§ **What you need to do**
Look in the material below for the line with "addPart('power_switch_body', switchBody(), FINISH.blackPlastic);" and the line with "from math import", then set down exactly those two lines and all lines between, nothing more.

§ **Input rows**
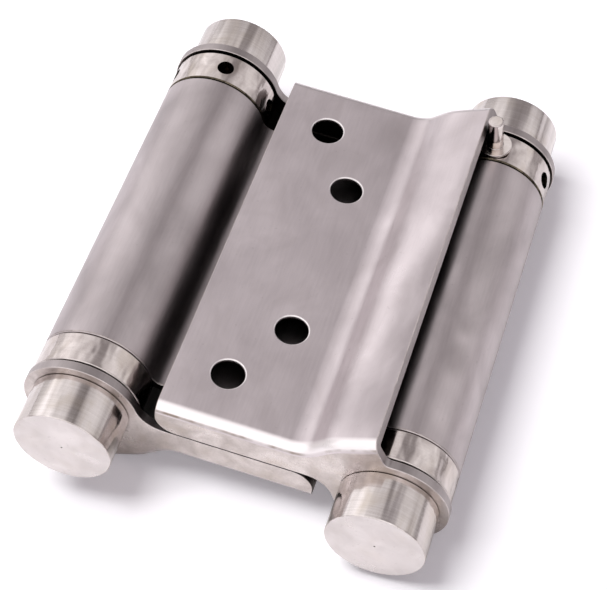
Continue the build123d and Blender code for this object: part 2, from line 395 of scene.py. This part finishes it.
--
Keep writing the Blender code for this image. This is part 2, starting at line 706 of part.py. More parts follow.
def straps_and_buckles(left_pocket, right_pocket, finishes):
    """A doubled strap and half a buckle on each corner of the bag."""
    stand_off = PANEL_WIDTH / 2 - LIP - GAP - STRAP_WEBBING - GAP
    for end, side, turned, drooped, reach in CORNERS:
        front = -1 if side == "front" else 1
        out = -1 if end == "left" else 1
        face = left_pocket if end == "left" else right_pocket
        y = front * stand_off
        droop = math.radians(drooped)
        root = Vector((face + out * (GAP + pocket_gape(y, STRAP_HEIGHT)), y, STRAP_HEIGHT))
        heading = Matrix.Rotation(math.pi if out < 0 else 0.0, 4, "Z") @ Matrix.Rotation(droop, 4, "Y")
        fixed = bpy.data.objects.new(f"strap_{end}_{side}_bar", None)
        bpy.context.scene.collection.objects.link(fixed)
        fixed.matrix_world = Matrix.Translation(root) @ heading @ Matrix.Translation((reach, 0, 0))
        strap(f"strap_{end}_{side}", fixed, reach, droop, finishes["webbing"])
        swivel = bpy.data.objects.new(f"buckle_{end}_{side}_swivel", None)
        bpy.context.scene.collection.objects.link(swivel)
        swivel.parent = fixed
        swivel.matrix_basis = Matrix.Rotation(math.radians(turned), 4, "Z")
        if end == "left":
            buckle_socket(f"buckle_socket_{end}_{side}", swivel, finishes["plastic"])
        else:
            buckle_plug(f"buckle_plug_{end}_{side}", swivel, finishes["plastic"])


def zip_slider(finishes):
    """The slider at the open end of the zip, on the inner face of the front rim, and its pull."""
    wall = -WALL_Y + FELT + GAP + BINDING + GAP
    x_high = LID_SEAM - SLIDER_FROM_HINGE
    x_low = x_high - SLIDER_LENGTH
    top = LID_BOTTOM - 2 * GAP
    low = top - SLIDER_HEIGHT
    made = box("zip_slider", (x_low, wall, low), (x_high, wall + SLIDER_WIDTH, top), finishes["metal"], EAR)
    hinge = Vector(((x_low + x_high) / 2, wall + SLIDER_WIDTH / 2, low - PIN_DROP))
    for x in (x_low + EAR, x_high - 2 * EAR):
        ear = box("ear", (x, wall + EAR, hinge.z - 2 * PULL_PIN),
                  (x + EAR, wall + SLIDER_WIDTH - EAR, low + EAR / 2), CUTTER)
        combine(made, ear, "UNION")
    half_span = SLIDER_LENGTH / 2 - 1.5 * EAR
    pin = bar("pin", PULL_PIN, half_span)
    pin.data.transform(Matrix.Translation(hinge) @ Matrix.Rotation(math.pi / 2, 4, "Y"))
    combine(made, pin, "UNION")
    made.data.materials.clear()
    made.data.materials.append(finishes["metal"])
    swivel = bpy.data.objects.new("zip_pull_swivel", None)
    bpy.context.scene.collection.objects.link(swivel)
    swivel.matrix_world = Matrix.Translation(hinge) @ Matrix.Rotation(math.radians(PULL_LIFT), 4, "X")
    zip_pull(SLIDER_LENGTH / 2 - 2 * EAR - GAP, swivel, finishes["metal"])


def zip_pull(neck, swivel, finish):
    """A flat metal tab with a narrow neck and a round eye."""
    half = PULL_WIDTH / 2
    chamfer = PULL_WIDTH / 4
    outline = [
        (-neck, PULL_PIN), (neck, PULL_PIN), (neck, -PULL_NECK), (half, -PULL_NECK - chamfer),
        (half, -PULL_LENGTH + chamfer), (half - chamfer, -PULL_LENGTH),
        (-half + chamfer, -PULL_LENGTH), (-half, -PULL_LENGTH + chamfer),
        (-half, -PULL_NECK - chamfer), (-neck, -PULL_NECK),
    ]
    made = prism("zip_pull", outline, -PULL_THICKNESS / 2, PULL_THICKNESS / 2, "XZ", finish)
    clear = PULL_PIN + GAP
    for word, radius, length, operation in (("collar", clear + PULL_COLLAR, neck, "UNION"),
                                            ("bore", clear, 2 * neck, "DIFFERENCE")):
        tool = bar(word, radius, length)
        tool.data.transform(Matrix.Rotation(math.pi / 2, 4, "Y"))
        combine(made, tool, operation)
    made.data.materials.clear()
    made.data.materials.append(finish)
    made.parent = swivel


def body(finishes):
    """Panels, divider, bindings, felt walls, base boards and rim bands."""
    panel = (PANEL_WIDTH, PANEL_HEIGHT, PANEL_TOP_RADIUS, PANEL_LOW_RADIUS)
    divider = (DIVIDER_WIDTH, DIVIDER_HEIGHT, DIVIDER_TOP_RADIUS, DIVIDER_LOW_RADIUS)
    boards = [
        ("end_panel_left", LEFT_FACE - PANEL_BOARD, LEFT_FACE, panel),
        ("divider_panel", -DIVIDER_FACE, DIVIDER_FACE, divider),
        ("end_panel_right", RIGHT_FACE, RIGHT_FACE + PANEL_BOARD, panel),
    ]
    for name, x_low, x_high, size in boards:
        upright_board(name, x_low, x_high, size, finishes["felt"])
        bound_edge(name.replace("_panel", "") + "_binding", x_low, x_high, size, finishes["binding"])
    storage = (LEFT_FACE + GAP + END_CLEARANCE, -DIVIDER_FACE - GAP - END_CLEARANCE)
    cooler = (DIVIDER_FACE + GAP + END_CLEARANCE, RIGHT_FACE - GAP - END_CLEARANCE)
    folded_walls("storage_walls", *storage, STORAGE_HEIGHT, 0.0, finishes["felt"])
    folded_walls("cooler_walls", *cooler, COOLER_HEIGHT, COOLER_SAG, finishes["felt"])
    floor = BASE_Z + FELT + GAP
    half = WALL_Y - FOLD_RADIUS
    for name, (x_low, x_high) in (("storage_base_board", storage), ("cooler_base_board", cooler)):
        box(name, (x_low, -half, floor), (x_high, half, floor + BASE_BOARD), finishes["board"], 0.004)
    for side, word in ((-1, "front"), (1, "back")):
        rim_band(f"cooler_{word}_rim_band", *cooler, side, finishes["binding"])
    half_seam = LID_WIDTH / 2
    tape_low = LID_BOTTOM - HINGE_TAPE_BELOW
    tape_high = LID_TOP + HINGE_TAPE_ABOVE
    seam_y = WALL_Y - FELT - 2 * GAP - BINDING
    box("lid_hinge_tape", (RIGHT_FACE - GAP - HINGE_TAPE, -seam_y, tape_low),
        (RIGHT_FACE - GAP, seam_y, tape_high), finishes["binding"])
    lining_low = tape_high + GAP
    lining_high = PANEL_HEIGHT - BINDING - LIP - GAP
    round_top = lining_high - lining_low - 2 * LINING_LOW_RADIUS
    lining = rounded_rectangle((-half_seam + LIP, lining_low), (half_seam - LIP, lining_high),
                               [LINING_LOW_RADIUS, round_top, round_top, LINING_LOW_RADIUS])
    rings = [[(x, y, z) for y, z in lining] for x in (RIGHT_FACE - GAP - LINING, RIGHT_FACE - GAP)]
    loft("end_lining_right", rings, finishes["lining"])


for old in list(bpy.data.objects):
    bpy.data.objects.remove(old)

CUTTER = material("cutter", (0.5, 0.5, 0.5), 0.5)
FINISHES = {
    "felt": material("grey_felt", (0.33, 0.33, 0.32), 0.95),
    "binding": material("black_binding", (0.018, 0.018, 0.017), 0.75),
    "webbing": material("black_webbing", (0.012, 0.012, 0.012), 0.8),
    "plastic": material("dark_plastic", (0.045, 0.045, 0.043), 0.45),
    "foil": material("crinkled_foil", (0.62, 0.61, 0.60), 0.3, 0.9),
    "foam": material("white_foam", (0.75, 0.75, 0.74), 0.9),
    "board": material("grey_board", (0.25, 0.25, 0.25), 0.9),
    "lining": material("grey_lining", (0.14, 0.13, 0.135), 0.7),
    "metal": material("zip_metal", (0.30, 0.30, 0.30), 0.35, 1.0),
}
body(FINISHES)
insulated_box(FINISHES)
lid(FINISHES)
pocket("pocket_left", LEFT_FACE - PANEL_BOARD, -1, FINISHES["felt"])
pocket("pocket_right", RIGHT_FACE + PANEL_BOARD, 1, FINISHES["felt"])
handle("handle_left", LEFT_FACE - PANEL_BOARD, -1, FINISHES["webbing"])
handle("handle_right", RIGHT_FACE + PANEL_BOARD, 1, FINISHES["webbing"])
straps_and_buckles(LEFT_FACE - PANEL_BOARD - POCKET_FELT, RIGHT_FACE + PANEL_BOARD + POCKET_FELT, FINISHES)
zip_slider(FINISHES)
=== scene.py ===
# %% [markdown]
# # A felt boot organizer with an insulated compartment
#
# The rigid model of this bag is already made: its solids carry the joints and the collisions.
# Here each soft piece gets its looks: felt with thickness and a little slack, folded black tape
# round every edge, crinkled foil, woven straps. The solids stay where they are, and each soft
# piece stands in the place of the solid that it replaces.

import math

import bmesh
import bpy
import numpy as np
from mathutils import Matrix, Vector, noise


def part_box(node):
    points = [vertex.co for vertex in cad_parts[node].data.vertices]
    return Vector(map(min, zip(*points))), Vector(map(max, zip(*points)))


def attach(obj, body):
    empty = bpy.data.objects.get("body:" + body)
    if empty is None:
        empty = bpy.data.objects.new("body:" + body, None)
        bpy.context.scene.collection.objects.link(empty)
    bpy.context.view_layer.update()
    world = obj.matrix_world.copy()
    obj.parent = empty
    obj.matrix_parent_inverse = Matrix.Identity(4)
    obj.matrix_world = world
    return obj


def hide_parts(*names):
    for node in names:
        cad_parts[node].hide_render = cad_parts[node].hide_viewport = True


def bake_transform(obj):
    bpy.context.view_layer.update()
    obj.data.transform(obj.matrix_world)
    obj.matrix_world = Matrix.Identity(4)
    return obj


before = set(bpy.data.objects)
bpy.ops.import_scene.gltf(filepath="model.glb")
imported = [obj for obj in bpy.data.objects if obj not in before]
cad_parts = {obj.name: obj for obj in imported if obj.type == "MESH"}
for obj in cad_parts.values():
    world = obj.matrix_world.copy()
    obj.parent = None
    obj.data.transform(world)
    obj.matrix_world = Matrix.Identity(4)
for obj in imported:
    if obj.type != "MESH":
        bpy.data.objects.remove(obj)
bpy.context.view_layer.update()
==
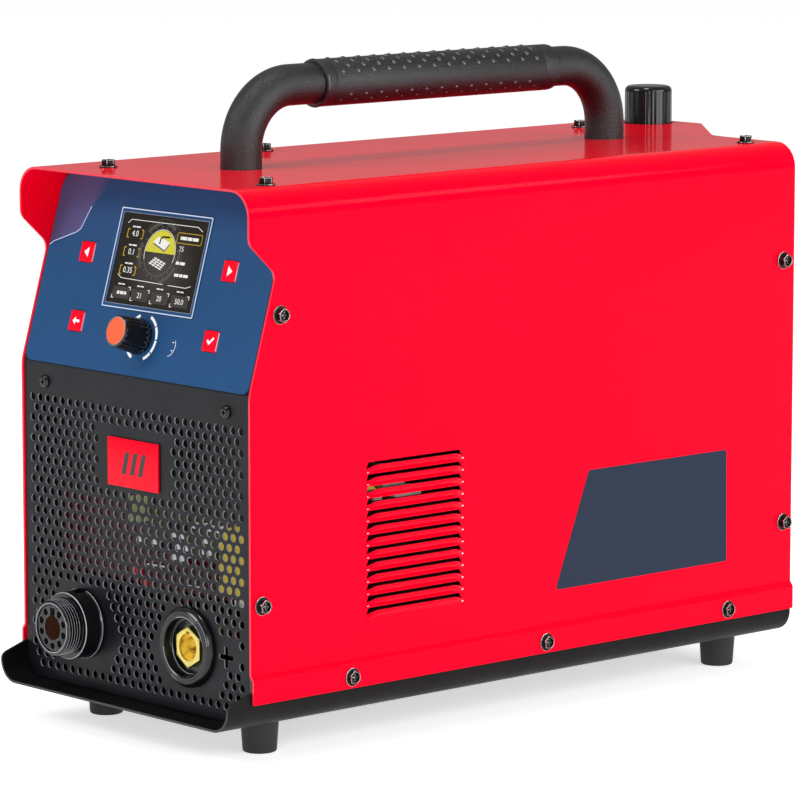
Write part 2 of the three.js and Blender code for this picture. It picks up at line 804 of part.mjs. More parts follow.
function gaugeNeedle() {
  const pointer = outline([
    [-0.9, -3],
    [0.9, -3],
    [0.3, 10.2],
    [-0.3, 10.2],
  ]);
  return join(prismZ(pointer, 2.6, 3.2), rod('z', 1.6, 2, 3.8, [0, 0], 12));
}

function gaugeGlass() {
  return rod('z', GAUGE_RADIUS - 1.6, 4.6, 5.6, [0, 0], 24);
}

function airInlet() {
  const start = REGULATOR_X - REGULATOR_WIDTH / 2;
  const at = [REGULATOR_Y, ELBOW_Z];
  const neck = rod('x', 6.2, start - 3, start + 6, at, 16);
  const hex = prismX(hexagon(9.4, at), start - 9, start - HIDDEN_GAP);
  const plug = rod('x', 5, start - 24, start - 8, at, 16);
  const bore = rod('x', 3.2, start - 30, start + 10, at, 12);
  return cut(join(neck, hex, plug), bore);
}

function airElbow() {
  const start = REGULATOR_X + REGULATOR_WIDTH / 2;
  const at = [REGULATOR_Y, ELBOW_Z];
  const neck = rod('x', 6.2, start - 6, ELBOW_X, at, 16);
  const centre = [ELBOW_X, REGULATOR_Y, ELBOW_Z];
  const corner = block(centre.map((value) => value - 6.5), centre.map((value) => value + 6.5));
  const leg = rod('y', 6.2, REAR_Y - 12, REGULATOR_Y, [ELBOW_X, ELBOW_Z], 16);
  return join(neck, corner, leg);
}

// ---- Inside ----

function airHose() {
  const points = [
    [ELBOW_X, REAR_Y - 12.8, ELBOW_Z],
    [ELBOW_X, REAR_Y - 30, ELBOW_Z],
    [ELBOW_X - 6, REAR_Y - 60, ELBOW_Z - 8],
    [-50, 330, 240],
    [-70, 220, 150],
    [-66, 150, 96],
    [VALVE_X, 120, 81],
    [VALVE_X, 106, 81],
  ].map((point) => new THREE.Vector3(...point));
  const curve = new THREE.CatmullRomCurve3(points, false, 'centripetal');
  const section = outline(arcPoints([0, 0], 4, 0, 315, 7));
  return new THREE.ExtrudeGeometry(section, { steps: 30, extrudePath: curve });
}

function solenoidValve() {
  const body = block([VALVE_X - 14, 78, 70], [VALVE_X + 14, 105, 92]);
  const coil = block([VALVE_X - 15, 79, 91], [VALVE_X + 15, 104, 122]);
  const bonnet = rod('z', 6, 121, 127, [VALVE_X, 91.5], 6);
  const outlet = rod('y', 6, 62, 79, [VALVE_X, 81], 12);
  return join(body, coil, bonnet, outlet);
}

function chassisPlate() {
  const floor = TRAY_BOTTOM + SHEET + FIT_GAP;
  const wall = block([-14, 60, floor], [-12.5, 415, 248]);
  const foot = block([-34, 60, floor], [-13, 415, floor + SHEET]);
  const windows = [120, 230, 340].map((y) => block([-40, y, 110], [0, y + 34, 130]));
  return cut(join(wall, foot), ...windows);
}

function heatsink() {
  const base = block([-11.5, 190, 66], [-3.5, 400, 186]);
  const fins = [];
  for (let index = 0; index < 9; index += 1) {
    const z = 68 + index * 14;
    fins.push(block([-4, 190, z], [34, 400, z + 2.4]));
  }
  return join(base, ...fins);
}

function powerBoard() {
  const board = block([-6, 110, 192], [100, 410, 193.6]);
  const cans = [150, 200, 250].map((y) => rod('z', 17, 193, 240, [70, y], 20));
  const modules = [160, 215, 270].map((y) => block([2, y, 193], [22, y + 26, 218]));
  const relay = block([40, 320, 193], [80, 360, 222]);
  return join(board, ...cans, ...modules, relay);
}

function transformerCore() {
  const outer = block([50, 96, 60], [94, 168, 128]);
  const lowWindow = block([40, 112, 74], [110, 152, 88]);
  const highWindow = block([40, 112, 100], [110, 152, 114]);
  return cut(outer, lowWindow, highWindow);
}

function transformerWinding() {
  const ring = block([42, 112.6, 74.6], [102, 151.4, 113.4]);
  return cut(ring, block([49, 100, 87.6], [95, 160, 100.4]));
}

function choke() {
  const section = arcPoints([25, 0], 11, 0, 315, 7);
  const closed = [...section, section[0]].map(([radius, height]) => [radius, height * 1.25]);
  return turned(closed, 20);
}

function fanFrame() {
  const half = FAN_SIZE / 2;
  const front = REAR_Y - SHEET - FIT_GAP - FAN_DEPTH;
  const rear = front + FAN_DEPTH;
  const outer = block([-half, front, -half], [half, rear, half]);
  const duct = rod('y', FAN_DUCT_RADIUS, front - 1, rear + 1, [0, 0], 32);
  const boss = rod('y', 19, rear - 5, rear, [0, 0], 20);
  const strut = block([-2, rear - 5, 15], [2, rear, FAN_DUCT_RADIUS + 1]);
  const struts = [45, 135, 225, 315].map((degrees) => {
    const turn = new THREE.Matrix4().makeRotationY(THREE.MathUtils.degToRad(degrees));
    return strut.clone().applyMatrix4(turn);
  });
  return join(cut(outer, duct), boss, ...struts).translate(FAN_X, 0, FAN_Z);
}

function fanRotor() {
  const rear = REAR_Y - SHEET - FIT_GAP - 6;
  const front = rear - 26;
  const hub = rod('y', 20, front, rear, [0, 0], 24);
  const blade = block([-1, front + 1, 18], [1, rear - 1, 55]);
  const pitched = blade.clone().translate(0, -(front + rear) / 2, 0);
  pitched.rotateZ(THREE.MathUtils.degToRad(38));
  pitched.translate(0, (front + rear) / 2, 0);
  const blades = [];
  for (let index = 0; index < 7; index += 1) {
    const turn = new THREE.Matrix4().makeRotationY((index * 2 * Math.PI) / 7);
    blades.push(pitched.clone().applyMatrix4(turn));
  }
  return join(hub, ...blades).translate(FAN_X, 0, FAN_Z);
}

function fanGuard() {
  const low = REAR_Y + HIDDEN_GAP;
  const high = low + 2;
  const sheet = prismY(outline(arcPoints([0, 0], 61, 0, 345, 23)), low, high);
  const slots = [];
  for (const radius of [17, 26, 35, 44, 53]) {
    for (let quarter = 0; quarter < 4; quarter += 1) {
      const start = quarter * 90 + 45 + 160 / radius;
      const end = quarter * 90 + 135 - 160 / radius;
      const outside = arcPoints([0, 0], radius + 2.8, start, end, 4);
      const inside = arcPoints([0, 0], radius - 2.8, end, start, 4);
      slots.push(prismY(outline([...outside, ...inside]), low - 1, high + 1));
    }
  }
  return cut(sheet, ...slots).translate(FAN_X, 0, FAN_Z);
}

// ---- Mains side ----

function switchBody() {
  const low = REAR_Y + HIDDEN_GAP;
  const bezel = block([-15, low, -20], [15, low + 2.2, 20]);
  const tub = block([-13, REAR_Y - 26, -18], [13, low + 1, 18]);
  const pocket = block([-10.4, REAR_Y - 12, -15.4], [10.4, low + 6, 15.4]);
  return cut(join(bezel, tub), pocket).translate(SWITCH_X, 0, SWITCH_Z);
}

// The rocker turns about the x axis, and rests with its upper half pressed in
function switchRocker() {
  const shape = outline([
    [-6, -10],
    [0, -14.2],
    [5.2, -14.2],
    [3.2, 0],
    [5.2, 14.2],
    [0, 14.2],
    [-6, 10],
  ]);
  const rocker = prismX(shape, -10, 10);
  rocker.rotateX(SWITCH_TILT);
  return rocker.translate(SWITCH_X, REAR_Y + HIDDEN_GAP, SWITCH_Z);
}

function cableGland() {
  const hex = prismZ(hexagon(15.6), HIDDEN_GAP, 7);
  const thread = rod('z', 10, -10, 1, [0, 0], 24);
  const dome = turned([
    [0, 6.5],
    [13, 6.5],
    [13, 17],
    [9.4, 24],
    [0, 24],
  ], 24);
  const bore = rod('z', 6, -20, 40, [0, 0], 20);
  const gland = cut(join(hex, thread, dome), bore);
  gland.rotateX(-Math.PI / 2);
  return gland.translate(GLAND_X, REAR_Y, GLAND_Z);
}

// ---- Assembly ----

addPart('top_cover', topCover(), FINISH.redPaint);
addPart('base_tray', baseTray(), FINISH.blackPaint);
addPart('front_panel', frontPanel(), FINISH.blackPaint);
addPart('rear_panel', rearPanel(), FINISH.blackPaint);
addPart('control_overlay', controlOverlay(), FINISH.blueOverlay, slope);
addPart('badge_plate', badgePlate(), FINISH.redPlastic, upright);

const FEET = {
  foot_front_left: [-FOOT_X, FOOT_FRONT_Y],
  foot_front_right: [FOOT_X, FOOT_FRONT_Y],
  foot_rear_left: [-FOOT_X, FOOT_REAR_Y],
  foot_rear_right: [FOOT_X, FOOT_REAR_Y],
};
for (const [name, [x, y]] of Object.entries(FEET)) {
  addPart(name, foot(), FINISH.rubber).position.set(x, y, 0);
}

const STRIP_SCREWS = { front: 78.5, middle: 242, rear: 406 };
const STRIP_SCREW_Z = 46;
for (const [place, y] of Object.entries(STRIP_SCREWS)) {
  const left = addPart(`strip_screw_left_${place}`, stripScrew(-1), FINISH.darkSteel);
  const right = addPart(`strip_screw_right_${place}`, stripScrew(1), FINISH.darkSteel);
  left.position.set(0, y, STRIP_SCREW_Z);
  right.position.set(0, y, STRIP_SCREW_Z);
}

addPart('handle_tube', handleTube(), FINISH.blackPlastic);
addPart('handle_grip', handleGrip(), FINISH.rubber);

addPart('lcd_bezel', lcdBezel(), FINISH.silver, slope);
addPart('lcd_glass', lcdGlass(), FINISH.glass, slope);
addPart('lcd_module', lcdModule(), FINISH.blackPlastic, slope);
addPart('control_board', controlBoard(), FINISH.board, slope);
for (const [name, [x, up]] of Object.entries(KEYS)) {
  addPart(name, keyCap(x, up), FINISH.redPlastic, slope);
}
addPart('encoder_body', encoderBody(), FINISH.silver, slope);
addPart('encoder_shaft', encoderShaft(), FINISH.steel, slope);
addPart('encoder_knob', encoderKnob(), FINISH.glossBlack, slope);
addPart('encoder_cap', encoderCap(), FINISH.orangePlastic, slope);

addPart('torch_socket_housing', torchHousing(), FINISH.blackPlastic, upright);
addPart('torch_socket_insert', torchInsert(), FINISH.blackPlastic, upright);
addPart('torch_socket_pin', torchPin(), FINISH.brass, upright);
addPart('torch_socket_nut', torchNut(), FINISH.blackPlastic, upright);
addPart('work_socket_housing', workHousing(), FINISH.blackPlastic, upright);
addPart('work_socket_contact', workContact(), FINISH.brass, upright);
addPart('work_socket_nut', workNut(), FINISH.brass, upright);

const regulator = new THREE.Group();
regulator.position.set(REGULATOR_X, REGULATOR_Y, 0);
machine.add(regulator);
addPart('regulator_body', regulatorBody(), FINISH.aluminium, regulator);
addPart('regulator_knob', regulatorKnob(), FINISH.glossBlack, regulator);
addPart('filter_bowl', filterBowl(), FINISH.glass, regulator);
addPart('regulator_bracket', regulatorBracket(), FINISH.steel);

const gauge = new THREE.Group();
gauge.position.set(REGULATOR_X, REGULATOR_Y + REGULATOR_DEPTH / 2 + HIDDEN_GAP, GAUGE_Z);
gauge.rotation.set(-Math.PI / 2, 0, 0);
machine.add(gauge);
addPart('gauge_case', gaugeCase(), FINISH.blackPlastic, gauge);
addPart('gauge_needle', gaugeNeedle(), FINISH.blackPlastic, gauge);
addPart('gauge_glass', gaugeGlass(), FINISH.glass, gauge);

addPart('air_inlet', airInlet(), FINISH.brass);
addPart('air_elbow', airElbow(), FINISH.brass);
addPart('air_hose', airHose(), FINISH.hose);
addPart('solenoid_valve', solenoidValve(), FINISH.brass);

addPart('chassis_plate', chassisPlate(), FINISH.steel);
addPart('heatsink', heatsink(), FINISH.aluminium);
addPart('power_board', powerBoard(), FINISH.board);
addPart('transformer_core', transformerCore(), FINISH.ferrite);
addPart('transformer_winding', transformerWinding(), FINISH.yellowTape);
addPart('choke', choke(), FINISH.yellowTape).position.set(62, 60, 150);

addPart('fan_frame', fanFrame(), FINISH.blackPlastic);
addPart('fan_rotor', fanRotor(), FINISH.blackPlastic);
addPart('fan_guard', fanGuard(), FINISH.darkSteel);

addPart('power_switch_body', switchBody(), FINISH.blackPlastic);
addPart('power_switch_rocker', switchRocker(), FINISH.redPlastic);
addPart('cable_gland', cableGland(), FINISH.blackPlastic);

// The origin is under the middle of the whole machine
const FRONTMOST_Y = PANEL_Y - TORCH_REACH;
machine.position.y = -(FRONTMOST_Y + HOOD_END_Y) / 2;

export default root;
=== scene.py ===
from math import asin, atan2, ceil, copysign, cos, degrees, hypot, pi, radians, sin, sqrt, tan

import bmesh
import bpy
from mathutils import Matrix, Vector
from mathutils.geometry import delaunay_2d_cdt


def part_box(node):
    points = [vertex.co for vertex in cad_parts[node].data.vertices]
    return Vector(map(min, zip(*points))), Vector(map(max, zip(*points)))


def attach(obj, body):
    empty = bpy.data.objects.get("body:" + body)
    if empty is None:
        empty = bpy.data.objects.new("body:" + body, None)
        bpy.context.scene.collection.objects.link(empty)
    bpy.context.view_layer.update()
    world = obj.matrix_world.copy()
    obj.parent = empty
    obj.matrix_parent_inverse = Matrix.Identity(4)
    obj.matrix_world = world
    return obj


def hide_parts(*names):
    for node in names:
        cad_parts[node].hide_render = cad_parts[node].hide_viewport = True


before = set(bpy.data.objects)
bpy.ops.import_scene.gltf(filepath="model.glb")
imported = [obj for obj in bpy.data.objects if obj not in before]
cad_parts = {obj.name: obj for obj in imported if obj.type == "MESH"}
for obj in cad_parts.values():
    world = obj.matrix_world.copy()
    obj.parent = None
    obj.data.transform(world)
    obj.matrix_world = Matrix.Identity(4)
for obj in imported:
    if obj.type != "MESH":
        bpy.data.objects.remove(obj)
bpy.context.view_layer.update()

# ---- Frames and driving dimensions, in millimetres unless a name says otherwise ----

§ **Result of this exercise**
addPart('power_switch_body', switchBody(), FINISH.blackPlastic);
addPart('power_switch_rocker', switchRocker(), FINISH.redPlastic);
addPart('cable_gland', cableGland(), FINISH.blackPlastic);

// The origin is under the middle of the whole machine
const FRONTMOST_Y = PANEL_Y - TORCH_REACH;
machine.position.y = -(FRONTMOST_Y + HOOD_END_Y) / 2;

export default root;
=== scene.py ===
from math import asin, atan2, ceil, copysign, cos, degrees, hypot, pi, radians, sin, sqrt, tan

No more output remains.